From the foot baths, it’s about a 10 minutes’ walk back to the edge of the town. Along the way, you may notice tourists bringing their own towels and making their way to the foot baths. If your accommodations are close to the edge of town, you can always consider popping by again later in the evening or early in the morning for a quiet soak.
This is my 1 day itinerary for Noboribetsu covering all the must sees and must dos while in Noboribetsu. If time permits, you may consider including in a visit to the bear park (which was closed for inspections when I was there). As to my dinner, I will cover it in another post where I will review my stay at the Grand Hotel in Noboribetsu and also its half board service. Be sure to look out for it in the coming days.
Bonus Content: Visiting Noboribetsu while on a budget
For those travelling on a budget, there is an alternative itinerary that you can consider that can help you save some money. Instead of staying one night at Noboribetsu Onsen, the other alternative is to make it a side trip on route to either Sapporo or Hakodate and have your luggage deposited at the station while you are there (there are both coin lockers and left luggage services). This will allow you to save on your accommodations as hotels at the Onsen area are typically more expensive than in the main cities.
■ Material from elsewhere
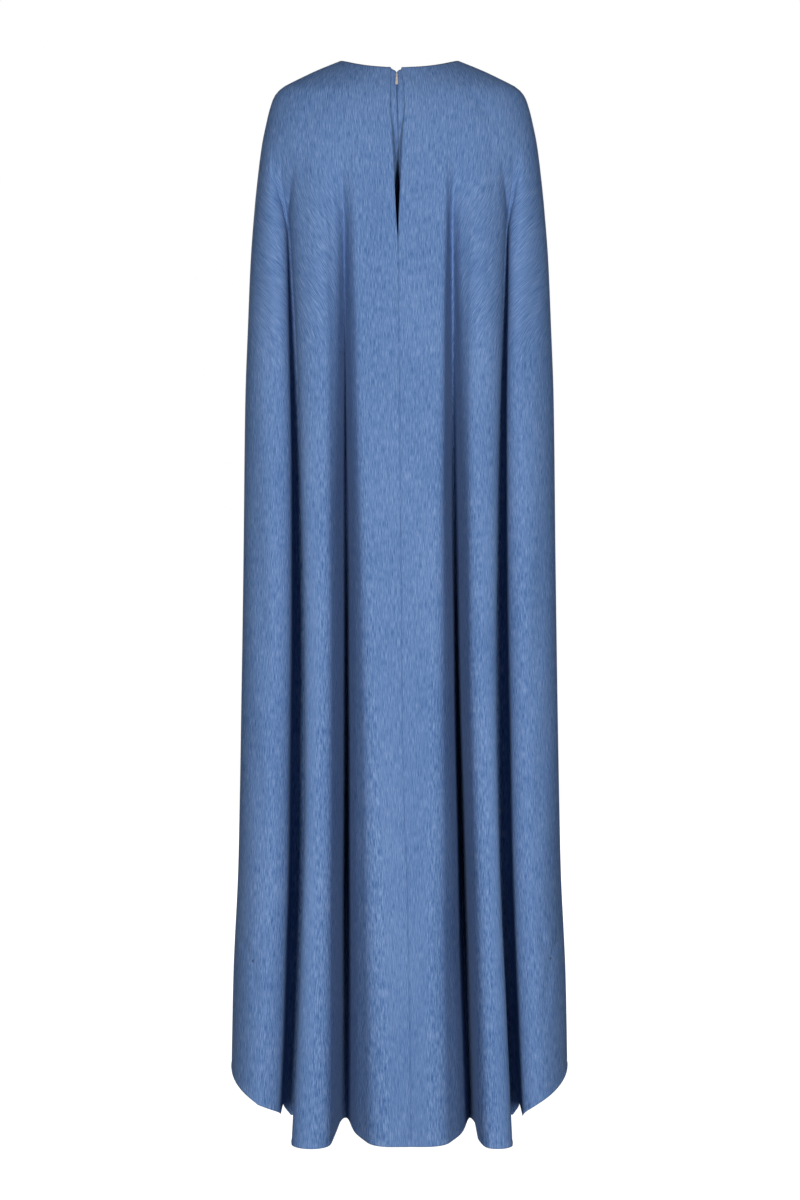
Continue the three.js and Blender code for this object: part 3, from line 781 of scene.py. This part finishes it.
def innerGrid(side, widthOf, deeper, heights, shares):
    rows = []
    for down in heights:
        edge = along(zipLine, "across", down) + side * along(zipLine, "opening", down) / 2
        row = [tuple(innerPoint(mix(edge, widthOf(down, edge), share), down, deeper)) for share in shares]
        rows.append(row[::-1] if side < 0 else row)
    return np.array(rows)


innerHeights = [0, 0.002, 0.004, 0.007] + [mix(0.011, 0.31, i / 49) for i in range(50)]
innerShares = [0, 0.008, 0.018, 0.03, 0.05, 0.08] + [mix(0.12, 1, i / 20) for i in range(21)]


def innerHalf(name, side):
    def outerEdge(down, edge):
        return side * along(innerClearance, "halfWidth", down)

    points = innerGrid(side, outerEdge, 0, innerHeights, innerShares)
    last = points.shape[1] - 1
    edge = last if side < 0 else 0
    return clothPanel(name, points, [], 0, (edge,), edge, innerCloth, hemmed=False)


innerLeft, innerRight = innerHalf("inner_left", -1), innerHalf("inner_right", 1)


def zipTape(name, side):
    heights = [mix(0.016, 0.302, i / 44) for i in range(45)]

    def outerEdge(down, edge):
        return edge + side * inner["tapeWidth"]

    points = innerGrid(side, outerEdge, inner["tapeBehind"], heights, [i / 8 for i in range(9)])
    weave = np.stack([rowArcs(points), -columnArcs(points)], axis=2)
    return gridMesh(name, points, weave, innerCloth, inner["tapeThickness"])


tapeLeft, tapeRight = zipTape("zip_tape_left", -1), zipTape("zip_tape_right", 1)


# Repeated small things along a path: a Geometry Nodes tree with named inputs
def alongPathTree(name, material):
    tree = bpy.data.node_groups.new(name, "GeometryNodeTree")
    face = tree.interface
    face.new_socket("Path", in_out="INPUT", socket_type="NodeSocketGeometry")
    for label, value in (("Spacing", 0.003), ("Length", 0.002), ("Width", 0.0004), ("Height", 0.0003)):
        face.new_socket(label, in_out="INPUT", socket_type="NodeSocketFloat").default_value = value
    face.new_socket("Pieces", in_out="OUTPUT", socket_type="NodeSocketGeometry")
    nodes, links = tree.nodes, tree.links
    given, result = nodes.new("NodeGroupInput"), nodes.new("NodeGroupOutput")
    curve = nodes.new("GeometryNodeMeshToCurve")
    links.new(given.outputs["Path"], curve.inputs["Mesh"])
    evenly = nodes.new("GeometryNodeResampleCurve")
    evenly.mode = "LENGTH"
    links.new(curve.outputs["Curve"], evenly.inputs["Curve"])
    links.new(given.outputs["Spacing"], evenly.inputs["Length"])
    tangent = nodes.new("GeometryNodeInputTangent")
    turn = nodes.new("FunctionNodeAlignRotationToVector")
    turn.axis = "X"
    links.new(tangent.outputs["Tangent"], turn.inputs["Vector"])
    bead = nodes.new("GeometryNodeMeshUVSphere")
    bead.inputs["Segments"].default_value = 8
    bead.inputs["Rings"].default_value = 5
    bead.inputs["Radius"].default_value = 0.5
    size = nodes.new("ShaderNodeCombineXYZ")
    for axis, label in (("X", "Length"), ("Y", "Width"), ("Z", "Height")):
        links.new(given.outputs[label], size.inputs[axis])
    shape = nodes.new("GeometryNodeTransform")
    links.new(bead.outputs["Mesh"], shape.inputs["Geometry"])
    links.new(size.outputs["Vector"], shape.inputs["Scale"])
    smoothShade = nodes.new("GeometryNodeSetShadeSmooth")
    links.new(shape.outputs["Geometry"], smoothShade.inputs["Geometry"])
    place = nodes.new("GeometryNodeInstanceOnPoints")
    links.new(evenly.outputs["Curve"], place.inputs["Points"])
    links.new(smoothShade.outputs["Geometry"], place.inputs["Instance"])
    links.new(turn.outputs["Rotation"], place.inputs["Rotation"])
    realize = nodes.new("GeometryNodeRealizeInstances")
    links.new(place.outputs["Instances"], realize.inputs["Geometry"])
    finish = nodes.new("GeometryNodeSetMaterial")
    finish.inputs["Material"].default_value = material
    links.new(realize.outputs["Geometry"], finish.inputs["Geometry"])
    links.new(finish.outputs["Geometry"], result.inputs["Pieces"])
    return tree


def alongPaths(name, paths, tree, sizes):
    source = bpy.data.meshes.new(name + " path")
    points, edges = [], []
    for path in paths:
        edges += [(len(points) + i, len(points) + i + 1) for i in range(len(path) - 1)]
        points += [tuple(p) for p in path]
    source.from_pydata(points, edges, [])
    carrier = bpy.data.objects.new(name + " path", source)
    bpy.context.scene.collection.objects.link(carrier)
    modifier = carrier.modifiers.new("along path", "NODES")
    modifier.node_group = tree
    for item in tree.interface.items_tree:
        if item.in_out == "INPUT" and item.name in sizes:
            modifier[item.identifier] = sizes[item.name]
    bpy.context.view_layer.update()
    evaluated = carrier.evaluated_get(bpy.context.evaluated_depsgraph_get())
    mesh = bpy.data.meshes.new_from_object(evaluated)
    mesh.name = name
    piece = bpy.data.objects.new(name, mesh)
    bpy.context.scene.collection.objects.link(piece)
    carrier.modifiers.clear()
    bpy.data.objects.remove(carrier)
    return piece


stitchTree = alongPathTree("stitches along a path", thread)
coilTree = alongPathTree("teeth along a path", zipCoil)

# Zip coil: its teeth lie across the path, behind the two halves
coil = {"Spacing": 0.0011, "Length": 0.0007, "Width": 0.0042, "Height": 0.0013}
coilPath = [innerPoint(along(zipLine, "across", down), down, inner["coilBehind"])
            for down in [mix(0.022, 0.3, i / 80) for i in range(81)]]
zipTeeth = alongPaths("zip_teeth", [coilPath], coilTree, coil)

# Hem stitches, on the outside, just above the rolled edge
hemStitch = {"Spacing": 0.0042, "Length": 0.0016, "Width": 0.0003, "Height": 0.0003}
hemStitchDown = 1.5915


def hemPath(panel, down):
    rows = sectionHeights()
    r = min(range(len(rows)), key=lambda k: abs(rows[k] - down))
    mesh = panel.data
    columns = leftPoints.shape[1] if panel is not frontPanel else frontPoints.shape[1]
    found = []
    for c in range(1, columns - 1):
        vertex = mesh.vertices[r * columns + c]
        found.append(vertex.co + vertex.normal * (gown["thickness"] / 2))
    return found


stitchesLeft = alongPaths("hem_stitches_left", [hemPath(backLeft, hemStitchDown)], stitchTree, hemStitch)
stitchesRight = alongPaths("hem_stitches_right", [hemPath(backRight, hemStitchDown)], stitchTree, hemStitch)
stitchesFront = alongPaths("hem_stitches_front", [hemPath(frontPanel, hemStitchDown)], stitchTree, hemStitch)

# Thread tacks where the hand openings end: a few turns of thread side by side
tack = {"turns": 5, "length": 0.0034, "pitch": 0.00055, "radius": 0.0003, "lift": 0.00035, "swell": 0.0005}


def tackPiece(name, panel, across, down):
    mesh = panel.data
    target = Vector((across, -1, -down))
    vertex = min(mesh.vertices, key=lambda v: (v.co.x - target.x) ** 2 + (v.co.z - target.z) ** 2)
    normal = vertex.normal.normalized()
    upward = Vector((0, 0, 1))
    upward = (upward - normal * upward.dot(normal)).normalized()
    sideways = upward.cross(normal)
    paths = []
    for turn in range(tack["turns"]):
        shift = sideways * (turn - (tack["turns"] - 1) / 2) * tack["pitch"]
        loop = []
        for k in range(13):
            t = k / 12
            lift = tack["lift"] + tack["swell"] * math.sin(math.pi * t)
            loop.append(vertex.co + shift + upward * tack["length"] * (t - 0.5) + normal * lift)
        paths.append(loop)
    return tubeMesh(name, paths, tack["radius"], thread)


def tubeMesh(name, paths, radius, material):
    curve = bpy.data.curves.new(name, "CURVE")
    curve.dimensions = "3D"
    curve.bevel_depth = radius
    curve.bevel_resolution = 3
    curve.use_fill_caps = True
    for path in paths:
        spline = curve.splines.new("POLY")
        spline.points.add(len(path) - 1)
        for point, place in zip(spline.points, path):
            point.co = (*place, 1)
    carrier = bpy.data.objects.new(name + " path", curve)
    bpy.context.scene.collection.objects.link(carrier)
    evaluated = carrier.evaluated_get(bpy.context.evaluated_depsgraph_get())
    mesh = bpy.data.meshes.new_from_object(evaluated)
    mesh.name = name
    mesh.materials.clear()
    mesh.materials.append(material)
    mesh.polygons.foreach_set("use_smooth", [True] * len(mesh.polygons))
    bpy.data.objects.remove(carrier)
    piece = bpy.data.objects.new(name, mesh)
    bpy.context.scene.collection.objects.link(piece)
    return piece


tackLeft = tackPiece("tack_left", backLeft, -0.215, 1.346)
tackRight = tackPiece("tack_right", backRight, 0.222, 1.346)
print("sewing made")


# Slider and pull tab: the solids' own forms with their edges rounded
def roundedCopy(node, name, width):
    source = bpy.data.objects[node]
    form = bmesh.new()
    form.from_mesh(source.data)
    bmesh.ops.remove_doubles(form, verts=form.verts, dist=1e-6)
    bmesh.ops.dissolve_limit(form, angle_limit=math.radians(1), verts=form.verts, edges=form.edges)
    mesh = bpy.data.meshes.new(name)
    form.to_mesh(mesh)
    form.free()
    mesh.materials.clear()
    mesh.materials.append(silver)
    mesh.polygons.foreach_set("use_smooth", [True] * len(mesh.polygons))
    piece = bpy.data.objects.new(name, mesh)
    bpy.context.scene.collection.objects.link(piece)
    bevel = piece.modifiers.new("rounded edges", "BEVEL")
    bevel.width = width
    bevel.segments = 3
    bevel.limit_method = "ANGLE"
    bevel.angle_limit = math.radians(40)
    bevel.harden_normals = True
    return piece


slider = roundedCopy("zip_slider", "slider", 0.00016)
pull = roundedCopy("zip_pull", "pull_tab", 0.00018)
print("zip made")

# What each piece rides on and which solid it stands for; the cloth it is cut from is listed alongside, but
# nothing reads it
for piece, node, slotName in (
    (backLeft, "back_left", "gown_cloth"), (backRight, "back_right", "gown_cloth"),
    (frontPanel, "front", "gown_cloth"),
    (innerLeft, "inner_back_left", "inner_cloth"), (innerRight, "inner_back_right", "inner_cloth"),
    (slider, "zip_slider", "zip_metal"), (pull, "zip_pull", "zip_metal"),
):
    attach(piece, "pull" if piece is pull else "gown")
    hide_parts(node)
for piece, slotName in (
    (tapeLeft, "inner_cloth"), (tapeRight, "inner_cloth"), (zipTeeth, "inner_cloth"),
    (stitchesLeft, "gown_cloth"), (stitchesRight, "gown_cloth"), (stitchesFront, "gown_cloth"),
    (tackLeft, "gown_cloth"), (tackRight, "gown_cloth"),
):
    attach(piece, "gown")


# Wide floor whose painted glow grows with distance, so that it pales into the studio's walls
stage = {"floor": -1.665, "reach": 14.0, "steps": 28}


def makeFloor():
    count = stage["steps"]
    places = [mix(-stage["reach"], stage["reach"], i / count) for i in range(count + 1)]
    points = [(x, y, stage["floor"]) for y in places for x in places]
    wide = count + 1
    faces = [(r * wide + c, r * wide + c + 1, (r + 1) * wide + c + 1, (r + 1) * wide + c)
             for r in range(count) for c in range(count)]
    mesh = bpy.data.meshes.new("floor")
    mesh.from_pydata(points, [], faces)
    mesh.materials.append(floorMaterial())
    sheet = bpy.data.objects.new("floor", mesh)
    bpy.context.scene.collection.objects.link(sheet)
    return sheet


makeFloor()

# Soft lights, each aimed at the middle of the gown
lights = [
    {"name": "key left", "at": (-0.95, -4.3, -0.6), "wide": 0.5, "tall": 1.7, "watts": 119},
    {"name": "key right", "at": (0.95, -4.3, -0.6), "wide": 0.5, "tall": 1.7, "watts": 119},
    {"name": "far left", "at": (-1.3, 4.2, 0.4), "wide": 0.8, "tall": 2.2, "watts": 70},
    {"name": "far right", "at": (1.3, 4.2, 0.4), "wide": 0.8, "tall": 2.2, "watts": 70},
]
for light in lights:
    lamp = bpy.data.lights.new(light["name"], "AREA")
    lamp.shape = "RECTANGLE"
    lamp.size, lamp.size_y = light["wide"], light["tall"]
    lamp.energy = light["watts"]
    holder = bpy.data.objects.new(light["name"], lamp)
    holder.location = light["at"]
    holder.rotation_euler = (Vector((0, 0, -0.75)) - Vector(light["at"])).to_track_quat("-Z", "Y").to_euler()
    bpy.context.scene.collection.objects.link(holder)

# Pale studio walls that the camera sees, and that light the gown only weakly
studio = {"seen": 1.0, "lit": 0.015}
world = bpy.data.worlds.new("studio")
world.use_nodes = True
worldNodes, worldLinks = world.node_tree.nodes, world.node_tree.links
rays = worldNodes.new("ShaderNodeLightPath")
level = worldNodes.new("ShaderNodeMapRange")
level.inputs["To Min"].default_value = studio["lit"]
level.inputs["To Max"].default_value = studio["seen"]
worldLinks.new(rays.outputs["Is Camera Ray"], level.inputs["Value"])
worldNodes["Background"].inputs["Color"].default_value = (1, 1, 1, 1)
worldLinks.new(level.outputs["Result"], worldNodes["Background"].inputs["Strength"])
bpy.context.scene.world = world
bpy.context.scene.view_settings.view_transform = "Standard"

# Camera level with the middle of the gown, as the photo was taken
camera = bpy.data.cameras.new("camera")
camera.sensor_fit = "AUTO"
camera.sensor_width = 36
camera.lens = 60.93
cameraHolder = bpy.data.objects.new("camera", camera)
cameraHolder.location = (0.00075, -3.08, -0.8144)
cameraHolder.rotation_euler = (math.pi / 2, 0, 0)
bpy.context.scene.collection.objects.link(cameraHolder)
bpy.context.scene.camera = cameraHolder
print("stage, lights and camera made")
Take an early train into Noboribetsu Station before 10am. This leaves you almost the entire day to explore Noboribetsu Onsen. You can visit the Hell Valley, Oyunuma Pond and the foot baths before heading back to Gokuraku Shopping Street for lunch. You can then for a small fee visit any one of the baths offered by the hotels and/or the public baths for a soak. Once you are done, you can then take the bus back to the train station, retrieve your luggage before heading to your intended destination.